Exercise requirements:
Take the entries below and print only the lines from the one with "Continue the build123d" through the one with "return bar((post_rear, post_y, fitting_z), end, 7.5)", exactly as they stand, both ends included.

[3D code data]
______________________________

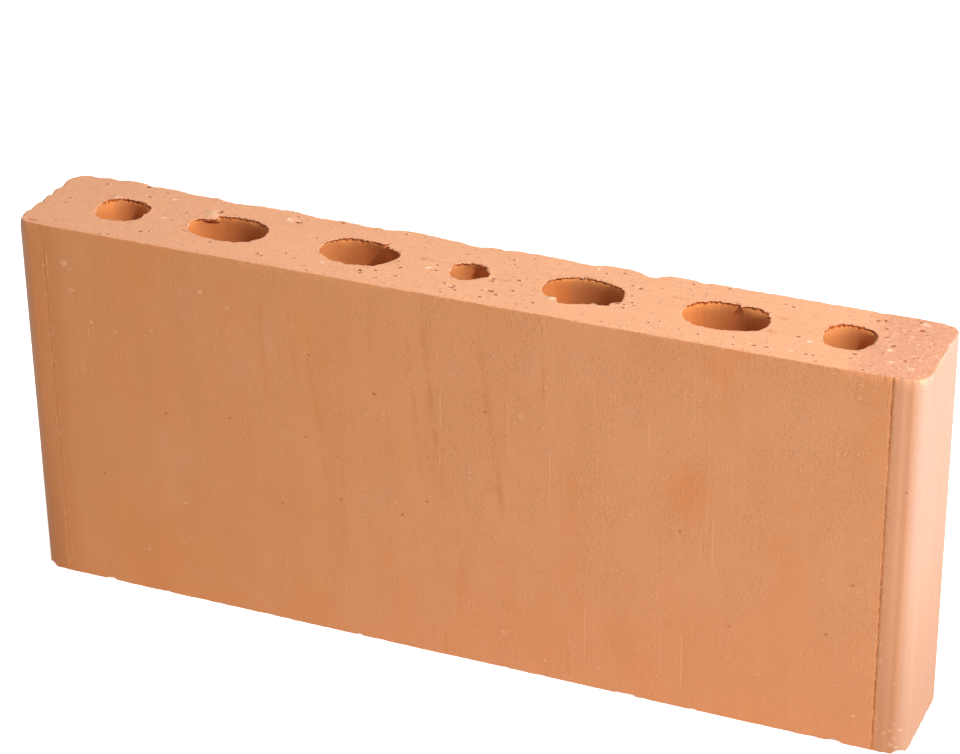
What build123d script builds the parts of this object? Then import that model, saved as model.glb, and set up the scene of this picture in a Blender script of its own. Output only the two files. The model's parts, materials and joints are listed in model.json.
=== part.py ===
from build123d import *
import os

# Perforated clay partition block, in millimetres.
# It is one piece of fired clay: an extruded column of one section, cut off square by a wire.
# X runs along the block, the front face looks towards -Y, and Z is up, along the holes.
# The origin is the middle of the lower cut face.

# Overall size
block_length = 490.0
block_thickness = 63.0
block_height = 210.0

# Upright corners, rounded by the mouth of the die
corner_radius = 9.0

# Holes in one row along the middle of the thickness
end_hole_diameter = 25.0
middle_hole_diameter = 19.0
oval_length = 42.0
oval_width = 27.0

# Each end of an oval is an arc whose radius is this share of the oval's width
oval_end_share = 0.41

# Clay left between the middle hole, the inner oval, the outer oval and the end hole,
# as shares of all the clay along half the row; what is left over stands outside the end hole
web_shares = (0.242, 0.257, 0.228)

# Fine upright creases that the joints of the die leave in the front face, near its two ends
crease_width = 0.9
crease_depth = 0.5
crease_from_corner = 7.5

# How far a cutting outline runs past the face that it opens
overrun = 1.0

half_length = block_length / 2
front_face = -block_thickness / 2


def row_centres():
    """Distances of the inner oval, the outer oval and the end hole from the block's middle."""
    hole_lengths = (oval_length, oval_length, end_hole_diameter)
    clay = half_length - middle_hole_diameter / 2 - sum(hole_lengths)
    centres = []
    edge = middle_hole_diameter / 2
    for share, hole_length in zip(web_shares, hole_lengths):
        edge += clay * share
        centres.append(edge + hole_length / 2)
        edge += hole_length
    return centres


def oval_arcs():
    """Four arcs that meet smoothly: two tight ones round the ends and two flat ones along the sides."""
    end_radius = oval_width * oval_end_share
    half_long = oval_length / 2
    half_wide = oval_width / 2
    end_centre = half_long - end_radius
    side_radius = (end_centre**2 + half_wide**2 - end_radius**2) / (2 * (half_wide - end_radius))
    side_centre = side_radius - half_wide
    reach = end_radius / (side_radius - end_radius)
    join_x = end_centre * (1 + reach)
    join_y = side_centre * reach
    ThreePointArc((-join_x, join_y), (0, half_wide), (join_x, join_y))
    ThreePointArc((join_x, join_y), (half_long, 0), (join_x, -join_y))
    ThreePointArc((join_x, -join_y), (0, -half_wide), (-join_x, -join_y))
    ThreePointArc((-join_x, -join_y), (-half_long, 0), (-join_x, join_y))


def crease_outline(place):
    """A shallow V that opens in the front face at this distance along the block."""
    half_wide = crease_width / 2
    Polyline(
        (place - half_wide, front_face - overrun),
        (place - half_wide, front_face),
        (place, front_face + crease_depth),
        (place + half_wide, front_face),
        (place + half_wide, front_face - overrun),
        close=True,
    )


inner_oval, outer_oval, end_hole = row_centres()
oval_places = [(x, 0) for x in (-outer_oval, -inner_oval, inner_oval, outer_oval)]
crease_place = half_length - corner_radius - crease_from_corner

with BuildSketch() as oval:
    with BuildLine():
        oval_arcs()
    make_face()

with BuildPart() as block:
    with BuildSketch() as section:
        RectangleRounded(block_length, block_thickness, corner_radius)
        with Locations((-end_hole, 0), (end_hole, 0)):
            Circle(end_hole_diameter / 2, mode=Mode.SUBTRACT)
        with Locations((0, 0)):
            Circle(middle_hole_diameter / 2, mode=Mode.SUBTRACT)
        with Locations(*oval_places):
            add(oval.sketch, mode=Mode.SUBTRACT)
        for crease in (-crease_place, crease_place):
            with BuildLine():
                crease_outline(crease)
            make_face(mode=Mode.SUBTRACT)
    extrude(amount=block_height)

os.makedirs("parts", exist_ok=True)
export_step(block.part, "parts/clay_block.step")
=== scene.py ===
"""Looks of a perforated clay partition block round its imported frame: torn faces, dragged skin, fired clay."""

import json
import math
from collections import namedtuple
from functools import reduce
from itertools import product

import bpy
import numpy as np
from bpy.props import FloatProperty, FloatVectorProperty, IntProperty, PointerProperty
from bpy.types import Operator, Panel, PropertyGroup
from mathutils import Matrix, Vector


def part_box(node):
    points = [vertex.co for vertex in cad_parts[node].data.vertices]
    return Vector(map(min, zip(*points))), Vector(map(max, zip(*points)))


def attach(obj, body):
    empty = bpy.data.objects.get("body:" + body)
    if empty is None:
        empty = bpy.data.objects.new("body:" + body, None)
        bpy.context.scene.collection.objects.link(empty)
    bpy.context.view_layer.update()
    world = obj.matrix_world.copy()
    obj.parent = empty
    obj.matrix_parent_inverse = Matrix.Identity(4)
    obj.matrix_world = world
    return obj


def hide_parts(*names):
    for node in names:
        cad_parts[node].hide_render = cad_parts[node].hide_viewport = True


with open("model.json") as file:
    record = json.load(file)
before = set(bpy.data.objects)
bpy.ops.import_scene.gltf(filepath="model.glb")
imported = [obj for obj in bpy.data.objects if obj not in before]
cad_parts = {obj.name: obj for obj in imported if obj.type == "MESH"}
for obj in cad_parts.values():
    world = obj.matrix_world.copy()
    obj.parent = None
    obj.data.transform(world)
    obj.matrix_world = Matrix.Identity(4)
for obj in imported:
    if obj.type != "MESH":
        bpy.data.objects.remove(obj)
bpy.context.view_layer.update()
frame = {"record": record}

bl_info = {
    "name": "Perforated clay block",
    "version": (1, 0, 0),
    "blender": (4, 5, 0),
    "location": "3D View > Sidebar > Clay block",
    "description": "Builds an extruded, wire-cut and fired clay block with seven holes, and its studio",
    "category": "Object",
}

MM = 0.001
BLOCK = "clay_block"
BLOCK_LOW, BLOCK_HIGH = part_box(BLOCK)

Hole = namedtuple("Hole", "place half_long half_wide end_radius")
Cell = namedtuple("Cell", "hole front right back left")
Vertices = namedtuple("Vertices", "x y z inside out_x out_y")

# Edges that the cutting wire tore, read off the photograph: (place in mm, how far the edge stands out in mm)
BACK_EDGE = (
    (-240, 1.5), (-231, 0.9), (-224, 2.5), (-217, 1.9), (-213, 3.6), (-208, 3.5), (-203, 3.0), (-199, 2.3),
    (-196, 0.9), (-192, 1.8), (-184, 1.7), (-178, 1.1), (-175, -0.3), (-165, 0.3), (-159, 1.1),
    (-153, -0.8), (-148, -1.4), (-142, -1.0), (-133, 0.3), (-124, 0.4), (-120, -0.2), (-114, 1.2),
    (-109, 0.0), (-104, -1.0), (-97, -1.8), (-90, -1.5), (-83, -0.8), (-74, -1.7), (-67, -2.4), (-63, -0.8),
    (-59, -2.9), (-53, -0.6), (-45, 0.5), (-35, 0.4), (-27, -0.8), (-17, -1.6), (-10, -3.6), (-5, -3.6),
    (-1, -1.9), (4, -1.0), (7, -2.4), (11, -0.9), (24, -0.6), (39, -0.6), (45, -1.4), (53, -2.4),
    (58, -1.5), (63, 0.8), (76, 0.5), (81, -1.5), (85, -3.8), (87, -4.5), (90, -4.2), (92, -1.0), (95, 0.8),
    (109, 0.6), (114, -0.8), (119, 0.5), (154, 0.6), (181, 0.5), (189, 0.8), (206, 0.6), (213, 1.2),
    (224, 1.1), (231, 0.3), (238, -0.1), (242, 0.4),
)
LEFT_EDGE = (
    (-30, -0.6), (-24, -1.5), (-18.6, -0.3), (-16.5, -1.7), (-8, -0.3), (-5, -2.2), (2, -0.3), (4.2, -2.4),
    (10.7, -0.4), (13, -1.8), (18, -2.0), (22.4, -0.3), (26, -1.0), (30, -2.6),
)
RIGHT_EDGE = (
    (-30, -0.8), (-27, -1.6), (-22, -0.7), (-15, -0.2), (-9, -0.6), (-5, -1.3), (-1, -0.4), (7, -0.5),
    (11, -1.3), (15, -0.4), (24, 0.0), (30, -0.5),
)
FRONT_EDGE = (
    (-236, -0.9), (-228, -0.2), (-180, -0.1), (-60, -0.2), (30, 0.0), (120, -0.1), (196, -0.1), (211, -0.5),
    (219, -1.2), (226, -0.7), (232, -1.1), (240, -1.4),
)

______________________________

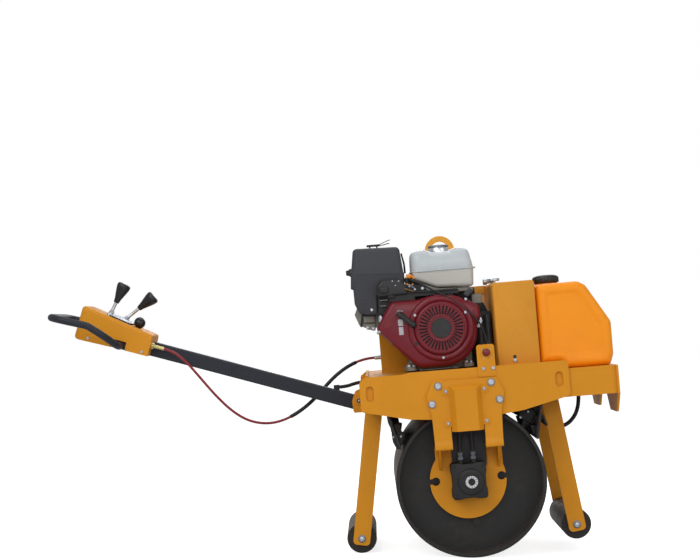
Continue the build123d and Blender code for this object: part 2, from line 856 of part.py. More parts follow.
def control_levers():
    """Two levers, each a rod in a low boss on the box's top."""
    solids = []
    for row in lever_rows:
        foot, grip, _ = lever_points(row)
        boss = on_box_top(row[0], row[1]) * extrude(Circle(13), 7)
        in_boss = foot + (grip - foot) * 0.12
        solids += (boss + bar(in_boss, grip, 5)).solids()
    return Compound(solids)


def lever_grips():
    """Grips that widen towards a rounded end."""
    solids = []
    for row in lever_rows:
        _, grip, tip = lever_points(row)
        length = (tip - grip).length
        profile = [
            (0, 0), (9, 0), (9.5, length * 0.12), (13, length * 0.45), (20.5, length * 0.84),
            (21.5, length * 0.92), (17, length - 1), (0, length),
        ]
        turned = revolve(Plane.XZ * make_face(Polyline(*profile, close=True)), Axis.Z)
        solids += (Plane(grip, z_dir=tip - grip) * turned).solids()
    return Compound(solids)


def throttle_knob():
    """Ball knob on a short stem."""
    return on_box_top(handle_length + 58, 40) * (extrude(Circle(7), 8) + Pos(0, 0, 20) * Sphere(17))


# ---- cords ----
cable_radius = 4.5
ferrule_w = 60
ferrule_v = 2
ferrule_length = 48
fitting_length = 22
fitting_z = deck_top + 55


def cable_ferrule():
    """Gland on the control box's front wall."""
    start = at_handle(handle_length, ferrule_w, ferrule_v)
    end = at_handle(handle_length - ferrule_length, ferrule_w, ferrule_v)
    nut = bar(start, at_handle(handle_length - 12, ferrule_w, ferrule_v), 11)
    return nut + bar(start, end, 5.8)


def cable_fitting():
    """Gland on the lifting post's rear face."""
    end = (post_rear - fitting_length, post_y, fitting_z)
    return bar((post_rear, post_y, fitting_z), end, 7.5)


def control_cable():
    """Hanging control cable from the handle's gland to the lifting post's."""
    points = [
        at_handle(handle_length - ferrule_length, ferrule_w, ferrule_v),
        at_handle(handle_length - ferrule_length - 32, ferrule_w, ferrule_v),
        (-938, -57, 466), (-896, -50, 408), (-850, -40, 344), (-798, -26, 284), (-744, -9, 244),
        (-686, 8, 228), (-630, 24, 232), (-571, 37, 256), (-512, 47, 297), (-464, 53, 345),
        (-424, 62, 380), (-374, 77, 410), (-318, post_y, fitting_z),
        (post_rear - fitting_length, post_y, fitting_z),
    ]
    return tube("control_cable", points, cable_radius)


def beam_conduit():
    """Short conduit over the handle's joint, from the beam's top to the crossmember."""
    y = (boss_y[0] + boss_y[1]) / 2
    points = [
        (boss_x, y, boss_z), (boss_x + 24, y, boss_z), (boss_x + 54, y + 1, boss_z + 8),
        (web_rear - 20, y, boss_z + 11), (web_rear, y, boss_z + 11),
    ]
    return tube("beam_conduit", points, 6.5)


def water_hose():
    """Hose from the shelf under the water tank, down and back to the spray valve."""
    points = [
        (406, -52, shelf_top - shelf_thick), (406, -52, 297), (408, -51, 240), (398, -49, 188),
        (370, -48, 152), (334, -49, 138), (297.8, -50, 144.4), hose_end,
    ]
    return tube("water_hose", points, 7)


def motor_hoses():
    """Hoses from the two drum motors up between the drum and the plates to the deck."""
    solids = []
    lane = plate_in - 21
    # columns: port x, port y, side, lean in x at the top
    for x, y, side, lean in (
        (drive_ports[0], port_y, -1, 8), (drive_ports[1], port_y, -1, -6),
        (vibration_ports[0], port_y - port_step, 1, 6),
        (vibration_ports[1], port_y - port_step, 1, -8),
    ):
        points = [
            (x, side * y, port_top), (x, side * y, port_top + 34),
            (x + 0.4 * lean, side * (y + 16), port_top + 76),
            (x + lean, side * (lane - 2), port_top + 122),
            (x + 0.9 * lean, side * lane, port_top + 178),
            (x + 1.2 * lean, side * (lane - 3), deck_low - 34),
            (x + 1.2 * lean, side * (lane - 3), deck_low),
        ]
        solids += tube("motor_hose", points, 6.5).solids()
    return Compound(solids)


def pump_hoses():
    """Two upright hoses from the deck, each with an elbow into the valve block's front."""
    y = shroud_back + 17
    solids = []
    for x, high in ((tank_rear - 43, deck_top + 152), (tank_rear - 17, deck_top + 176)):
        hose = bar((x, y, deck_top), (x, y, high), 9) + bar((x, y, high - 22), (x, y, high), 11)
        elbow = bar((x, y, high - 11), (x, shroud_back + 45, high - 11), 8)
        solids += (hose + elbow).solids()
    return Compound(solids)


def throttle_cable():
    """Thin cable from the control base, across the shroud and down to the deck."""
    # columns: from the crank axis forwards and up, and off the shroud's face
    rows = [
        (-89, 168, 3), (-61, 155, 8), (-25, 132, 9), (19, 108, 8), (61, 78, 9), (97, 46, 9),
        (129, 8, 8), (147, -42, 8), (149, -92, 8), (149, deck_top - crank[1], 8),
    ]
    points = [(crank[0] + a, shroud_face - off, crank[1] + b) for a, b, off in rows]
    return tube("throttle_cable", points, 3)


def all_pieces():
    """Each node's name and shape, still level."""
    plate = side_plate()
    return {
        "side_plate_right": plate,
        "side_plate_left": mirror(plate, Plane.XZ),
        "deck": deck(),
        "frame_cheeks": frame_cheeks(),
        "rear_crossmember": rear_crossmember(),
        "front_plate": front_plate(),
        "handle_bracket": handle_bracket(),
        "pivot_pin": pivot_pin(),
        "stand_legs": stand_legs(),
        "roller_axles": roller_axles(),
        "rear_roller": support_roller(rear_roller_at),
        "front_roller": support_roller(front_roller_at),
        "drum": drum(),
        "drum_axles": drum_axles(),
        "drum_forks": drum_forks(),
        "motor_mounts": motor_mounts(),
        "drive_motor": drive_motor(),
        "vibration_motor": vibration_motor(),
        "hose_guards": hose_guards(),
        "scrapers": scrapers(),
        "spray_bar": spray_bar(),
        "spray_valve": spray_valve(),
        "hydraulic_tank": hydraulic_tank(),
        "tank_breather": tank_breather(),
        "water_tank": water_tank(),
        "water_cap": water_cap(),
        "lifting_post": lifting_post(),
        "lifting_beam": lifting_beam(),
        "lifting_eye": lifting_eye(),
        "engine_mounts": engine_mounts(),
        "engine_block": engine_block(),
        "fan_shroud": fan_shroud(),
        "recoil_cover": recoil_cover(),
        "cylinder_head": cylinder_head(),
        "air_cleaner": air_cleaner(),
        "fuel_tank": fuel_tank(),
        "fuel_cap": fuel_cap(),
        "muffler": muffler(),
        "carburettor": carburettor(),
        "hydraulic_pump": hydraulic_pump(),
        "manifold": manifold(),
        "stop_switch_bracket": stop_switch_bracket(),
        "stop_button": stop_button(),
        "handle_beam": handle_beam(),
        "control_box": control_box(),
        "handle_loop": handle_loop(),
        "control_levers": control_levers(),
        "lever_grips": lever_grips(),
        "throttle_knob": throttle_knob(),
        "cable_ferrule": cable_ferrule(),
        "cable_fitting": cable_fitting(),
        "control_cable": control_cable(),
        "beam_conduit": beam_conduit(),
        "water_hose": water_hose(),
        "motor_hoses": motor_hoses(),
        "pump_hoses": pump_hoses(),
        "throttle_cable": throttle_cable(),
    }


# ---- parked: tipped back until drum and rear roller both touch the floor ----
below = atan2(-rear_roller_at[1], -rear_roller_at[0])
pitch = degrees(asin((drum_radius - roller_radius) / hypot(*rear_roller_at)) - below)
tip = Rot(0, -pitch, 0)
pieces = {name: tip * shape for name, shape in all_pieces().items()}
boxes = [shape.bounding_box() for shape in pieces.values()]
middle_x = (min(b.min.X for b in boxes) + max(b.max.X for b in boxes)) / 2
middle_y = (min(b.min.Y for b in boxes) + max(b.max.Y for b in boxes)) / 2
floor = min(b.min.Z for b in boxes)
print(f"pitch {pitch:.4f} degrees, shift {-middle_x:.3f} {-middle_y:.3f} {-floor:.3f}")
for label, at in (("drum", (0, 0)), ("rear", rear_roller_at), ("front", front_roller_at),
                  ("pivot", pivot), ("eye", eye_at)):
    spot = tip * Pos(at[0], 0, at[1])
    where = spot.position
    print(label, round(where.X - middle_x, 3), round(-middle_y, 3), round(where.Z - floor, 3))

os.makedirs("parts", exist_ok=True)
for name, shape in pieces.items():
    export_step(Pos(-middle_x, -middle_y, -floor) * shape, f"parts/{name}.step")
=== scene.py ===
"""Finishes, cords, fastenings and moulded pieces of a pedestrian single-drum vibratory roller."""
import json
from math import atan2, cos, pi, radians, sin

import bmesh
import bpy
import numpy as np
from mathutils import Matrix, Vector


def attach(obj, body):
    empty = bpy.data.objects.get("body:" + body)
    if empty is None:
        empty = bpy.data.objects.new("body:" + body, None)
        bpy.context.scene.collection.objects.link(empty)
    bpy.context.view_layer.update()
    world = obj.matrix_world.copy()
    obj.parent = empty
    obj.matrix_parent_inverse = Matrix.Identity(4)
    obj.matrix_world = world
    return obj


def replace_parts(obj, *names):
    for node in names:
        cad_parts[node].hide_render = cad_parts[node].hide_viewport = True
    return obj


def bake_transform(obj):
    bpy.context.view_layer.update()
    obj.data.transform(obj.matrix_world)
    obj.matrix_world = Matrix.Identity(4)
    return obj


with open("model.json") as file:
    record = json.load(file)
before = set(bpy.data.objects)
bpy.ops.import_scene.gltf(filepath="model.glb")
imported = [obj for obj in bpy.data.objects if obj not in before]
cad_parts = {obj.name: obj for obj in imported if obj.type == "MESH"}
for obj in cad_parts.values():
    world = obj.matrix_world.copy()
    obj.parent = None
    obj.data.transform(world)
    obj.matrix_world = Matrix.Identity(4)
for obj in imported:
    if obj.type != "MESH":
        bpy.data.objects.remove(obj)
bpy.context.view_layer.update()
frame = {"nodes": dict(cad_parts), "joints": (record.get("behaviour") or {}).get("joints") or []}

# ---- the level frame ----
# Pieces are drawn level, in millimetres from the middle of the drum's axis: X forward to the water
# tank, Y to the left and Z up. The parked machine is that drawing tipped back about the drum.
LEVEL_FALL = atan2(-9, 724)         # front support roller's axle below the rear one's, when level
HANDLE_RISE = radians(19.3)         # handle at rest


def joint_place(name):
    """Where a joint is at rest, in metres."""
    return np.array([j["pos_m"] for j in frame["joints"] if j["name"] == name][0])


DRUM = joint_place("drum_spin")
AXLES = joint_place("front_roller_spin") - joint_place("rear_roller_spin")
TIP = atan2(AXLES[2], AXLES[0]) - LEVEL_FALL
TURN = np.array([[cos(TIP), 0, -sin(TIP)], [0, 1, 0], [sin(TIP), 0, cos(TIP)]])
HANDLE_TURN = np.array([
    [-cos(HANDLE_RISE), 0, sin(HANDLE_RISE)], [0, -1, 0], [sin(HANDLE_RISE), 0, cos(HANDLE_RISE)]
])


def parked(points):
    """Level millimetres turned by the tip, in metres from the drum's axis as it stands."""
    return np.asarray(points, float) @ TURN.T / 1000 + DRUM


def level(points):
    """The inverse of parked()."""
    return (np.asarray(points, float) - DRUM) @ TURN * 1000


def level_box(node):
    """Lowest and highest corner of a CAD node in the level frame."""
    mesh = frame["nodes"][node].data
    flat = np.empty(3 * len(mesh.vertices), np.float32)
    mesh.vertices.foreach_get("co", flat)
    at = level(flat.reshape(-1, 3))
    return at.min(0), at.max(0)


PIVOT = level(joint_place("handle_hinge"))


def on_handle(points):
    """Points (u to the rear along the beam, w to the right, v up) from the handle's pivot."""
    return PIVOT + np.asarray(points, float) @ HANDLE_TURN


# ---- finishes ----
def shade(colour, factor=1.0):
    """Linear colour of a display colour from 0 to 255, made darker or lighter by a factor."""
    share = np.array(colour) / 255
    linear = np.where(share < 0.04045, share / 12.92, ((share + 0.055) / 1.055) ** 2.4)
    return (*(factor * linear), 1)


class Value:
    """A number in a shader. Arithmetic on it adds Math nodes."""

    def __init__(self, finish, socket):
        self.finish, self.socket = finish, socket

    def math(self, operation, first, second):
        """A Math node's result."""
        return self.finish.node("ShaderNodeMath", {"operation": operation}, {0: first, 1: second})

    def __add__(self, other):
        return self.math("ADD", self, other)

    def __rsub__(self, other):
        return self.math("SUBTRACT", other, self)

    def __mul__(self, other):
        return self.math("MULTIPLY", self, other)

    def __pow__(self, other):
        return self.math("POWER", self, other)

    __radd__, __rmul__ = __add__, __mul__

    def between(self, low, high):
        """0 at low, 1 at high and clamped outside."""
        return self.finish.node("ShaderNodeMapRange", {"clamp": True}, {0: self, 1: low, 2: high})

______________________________

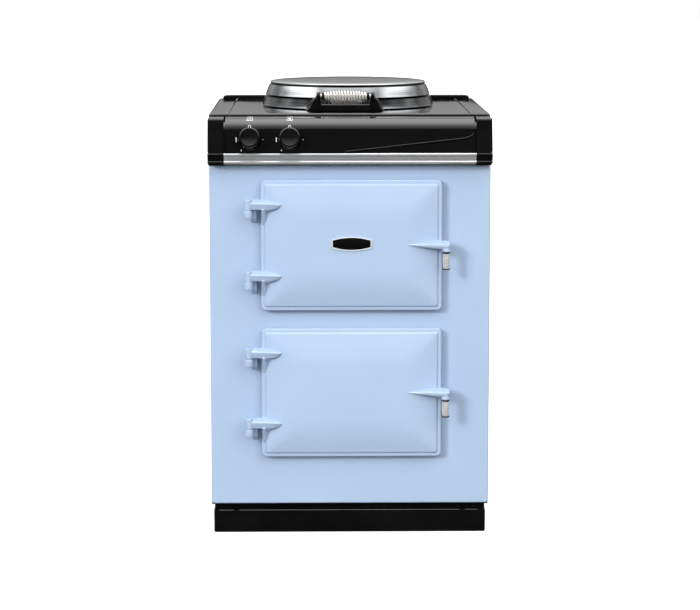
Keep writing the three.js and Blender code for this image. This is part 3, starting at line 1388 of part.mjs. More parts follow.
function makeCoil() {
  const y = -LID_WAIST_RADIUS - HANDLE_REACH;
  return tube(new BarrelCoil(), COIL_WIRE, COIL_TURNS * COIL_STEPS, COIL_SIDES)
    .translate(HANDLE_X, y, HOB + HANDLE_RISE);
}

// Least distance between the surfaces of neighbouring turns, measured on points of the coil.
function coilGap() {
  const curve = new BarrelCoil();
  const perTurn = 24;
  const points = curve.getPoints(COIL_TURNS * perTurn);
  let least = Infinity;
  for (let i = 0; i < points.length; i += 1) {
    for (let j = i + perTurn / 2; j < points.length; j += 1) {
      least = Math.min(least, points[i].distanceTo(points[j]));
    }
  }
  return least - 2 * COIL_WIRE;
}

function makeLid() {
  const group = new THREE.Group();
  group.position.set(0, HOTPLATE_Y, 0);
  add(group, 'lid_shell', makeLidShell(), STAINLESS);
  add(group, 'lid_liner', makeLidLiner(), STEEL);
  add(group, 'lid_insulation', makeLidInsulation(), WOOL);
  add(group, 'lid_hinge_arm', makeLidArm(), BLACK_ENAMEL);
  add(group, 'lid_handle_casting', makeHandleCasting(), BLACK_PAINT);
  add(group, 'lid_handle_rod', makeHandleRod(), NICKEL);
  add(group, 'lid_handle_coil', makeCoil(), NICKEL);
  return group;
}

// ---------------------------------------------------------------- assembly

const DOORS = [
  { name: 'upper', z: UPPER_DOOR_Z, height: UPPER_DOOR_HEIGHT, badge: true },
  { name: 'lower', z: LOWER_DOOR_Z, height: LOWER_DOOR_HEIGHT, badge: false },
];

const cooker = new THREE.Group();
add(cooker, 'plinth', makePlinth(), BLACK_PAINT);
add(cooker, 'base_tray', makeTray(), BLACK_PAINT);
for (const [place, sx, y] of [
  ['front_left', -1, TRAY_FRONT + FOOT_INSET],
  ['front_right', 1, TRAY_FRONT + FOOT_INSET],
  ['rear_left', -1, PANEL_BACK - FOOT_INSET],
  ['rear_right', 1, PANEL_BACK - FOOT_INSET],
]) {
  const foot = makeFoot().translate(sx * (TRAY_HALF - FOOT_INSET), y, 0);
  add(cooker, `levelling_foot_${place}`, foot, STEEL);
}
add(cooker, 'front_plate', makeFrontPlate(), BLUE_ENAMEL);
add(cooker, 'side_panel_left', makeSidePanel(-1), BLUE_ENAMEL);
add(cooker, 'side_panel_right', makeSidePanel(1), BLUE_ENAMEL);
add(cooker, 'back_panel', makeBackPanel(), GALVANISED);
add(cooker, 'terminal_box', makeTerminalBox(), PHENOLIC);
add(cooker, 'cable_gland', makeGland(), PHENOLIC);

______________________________

Written reply:
Continue the build123d and Blender code for this object: part 2, from line 856 of part.py. More parts follow.
def control_levers():
    """Two levers, each a rod in a low boss on the box's top."""
    solids = []
    for row in lever_rows:
        foot, grip, _ = lever_points(row)
        boss = on_box_top(row[0], row[1]) * extrude(Circle(13), 7)
        in_boss = foot + (grip - foot) * 0.12
        solids += (boss + bar(in_boss, grip, 5)).solids()
    return Compound(solids)


def lever_grips():
    """Grips that widen towards a rounded end."""
    solids = []
    for row in lever_rows:
        _, grip, tip = lever_points(row)
        length = (tip - grip).length
        profile = [
            (0, 0), (9, 0), (9.5, length * 0.12), (13, length * 0.45), (20.5, length * 0.84),
            (21.5, length * 0.92), (17, length - 1), (0, length),
        ]
        turned = revolve(Plane.XZ * make_face(Polyline(*profile, close=True)), Axis.Z)
        solids += (Plane(grip, z_dir=tip - grip) * turned).solids()
    return Compound(solids)


def throttle_knob():
    """Ball knob on a short stem."""
    return on_box_top(handle_length + 58, 40) * (extrude(Circle(7), 8) + Pos(0, 0, 20) * Sphere(17))


# ---- cords ----
cable_radius = 4.5
ferrule_w = 60
ferrule_v = 2
ferrule_length = 48
fitting_length = 22
fitting_z = deck_top + 55


def cable_ferrule():
    """Gland on the control box's front wall."""
    start = at_handle(handle_length, ferrule_w, ferrule_v)
    end = at_handle(handle_length - ferrule_length, ferrule_w, ferrule_v)
    nut = bar(start, at_handle(handle_length - 12, ferrule_w, ferrule_v), 11)
    return nut + bar(start, end, 5.8)


def cable_fitting():
    """Gland on the lifting post's rear face."""
    end = (post_rear - fitting_length, post_y, fitting_z)
    return bar((post_rear, post_y, fitting_z), end, 7.5)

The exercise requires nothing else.